Mr. Fogg to Mr. Hunter
Sir: Your circular, dated May 16, enclosing two printed copies of the President’s proclamation of the 10th instant, relative to insurgent cruisers, is received, and, agreeably to your direction, I this morning waited upon the president of the confederation and placed one of said copies in his hands.
The president remarked that he had already perused a German translation of the proclamation, and that he thought it timely and just. If there was ever a justification for conceding maritime belligerent rights to the rebels, there could seem to be now no excuse for continuing such concession by any neutral or friendly power.

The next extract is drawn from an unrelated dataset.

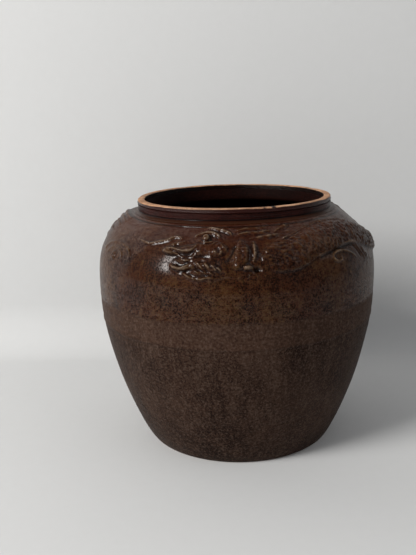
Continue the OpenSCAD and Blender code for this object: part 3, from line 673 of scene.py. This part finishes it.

The president expressed himself enthusiastically, as he always does, in relation to the future of our great, free republic, which, with slavery destroyed, would leave no stain upon her escutcheon, at which the friends of liberty and popular institutions in other lands would be compelled to blush. He also asked particularly after the state of Mr. Seward’s health, and in reply to my assurance of his steadily improving condition, he wished me to express to Mr. Seward the profound wishes of the entire government and people of Switzerland for his speedy and complete recovery, and to felicitate him, as also President Johnson, upon the end of the war and the near approach of a re-established Union, based on political equality and universal liberty.
With the highest respect, your obedient servant,
Hon, William Hunter, Acting Secretary of State of the United States of America.